**Work to be completed:**
Only the lines from the start of the data through the one containing "eyes, brows, mouth" belong in your answer; return them exactly.

────────────────────

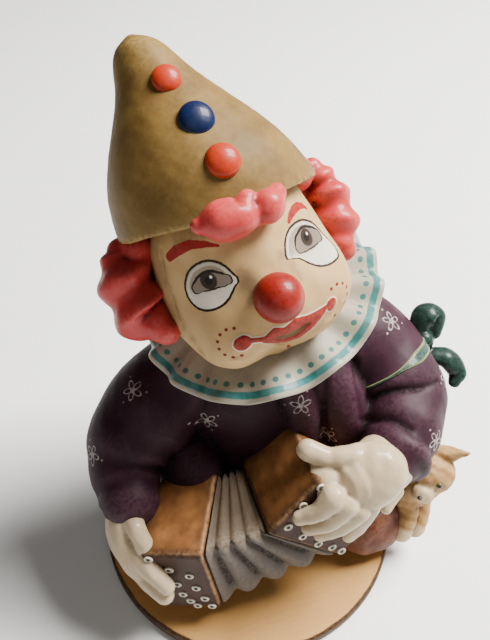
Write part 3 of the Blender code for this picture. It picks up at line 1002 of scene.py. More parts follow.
@dataclass(frozen=True)
class FacePaint(Paint):
    """Skin with painted eyes, brows, mouth and cheek dots."""

    line: Colour = (0.014, 0.006, 0.004)
    white: Colour = (0.66, 0.6, 0.5)
    # grey is painted shade: the tone that the eye's white takes towards its top, under the lid.
    grey: Colour = (0.3, 0.24, 0.18)
    eyeball: Colour = (0.2, 0.155, 0.12)
    iris: Colour = (0.03, 0.018, 0.013)
    red: Colour = (0.3, 0.012, 0.01)
    gap: Colour = (0.17, 0.085, 0.035)
    shadow: Colour = (0.11, 0.07, 0.035)
    shadow_place: Pair = (-6.2, 8.8)
    iris_radius: float = 3.0
    pupil_radius: float = 1.5
    glint_radius: float = 0.62
    rim_half: float = 0.33

    def strokes(self, graph: Graph, place: Value, strokes: Iterable[Stroke]) -> Socket:
        """The distance outside a set of brush strokes.

        Args:
            graph: The material's graph.
            place: The place on the unrolled face.
            strokes: The strokes.

        Returns:
            The distance.
        """
        nearest: Value = 99.0
        for stroke in strokes:
            nearest = graph.use(graph.effects.brush_stroke, {"Place": place, "Start": (*stroke.start, 0.0),
                "End": (*stroke.end, 0.0), "Start Radius": stroke.start_radius,
                "End Radius": stroke.end_radius, "Others": nearest}).outputs[0]
        return nearest

    def eye(self, graph: Graph, skin_colour: Value, place: Value, eye: Eye, wobble: Value) -> Socket:
        """The skin colour with one eye painted on it.

        Args:
            graph: The material's graph.
            skin_colour: The colour round it.
            place: The place on the unrolled face.
            eye: The eye.
            wobble: How far its lines stray.

        Returns:
            The colour.
        """
        rim = graph.plus(eye.rim.distance(graph, place), wobble)
        lid = graph.plus(eye.ball.distance(graph, place), wobble)
        # Painted shade: the white of the eye turns grey towards its top, under the lid.
        _, height, _ = graph.parts(graph.vector("SUBTRACT", place, (*eye.rim.centre, 0.0)))
        shaded = graph.blend(graph.fade(height, -3.5, 2.5), self.white, self.grey)
        band = graph.minus(graph.math("ABSOLUTE", graph.plus(rim, 1.0)), 0.45)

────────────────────

**Answer below:**
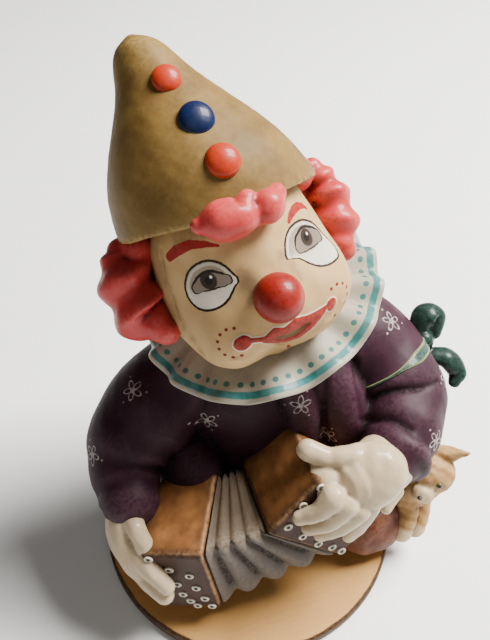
Write part 3 of the Blender code for this picture. It picks up at line 1002 of scene.py. More parts follow.
@dataclass(frozen=True)
class FacePaint(Paint):
    """Skin with painted eyes, brows, mouth and cheek dots."""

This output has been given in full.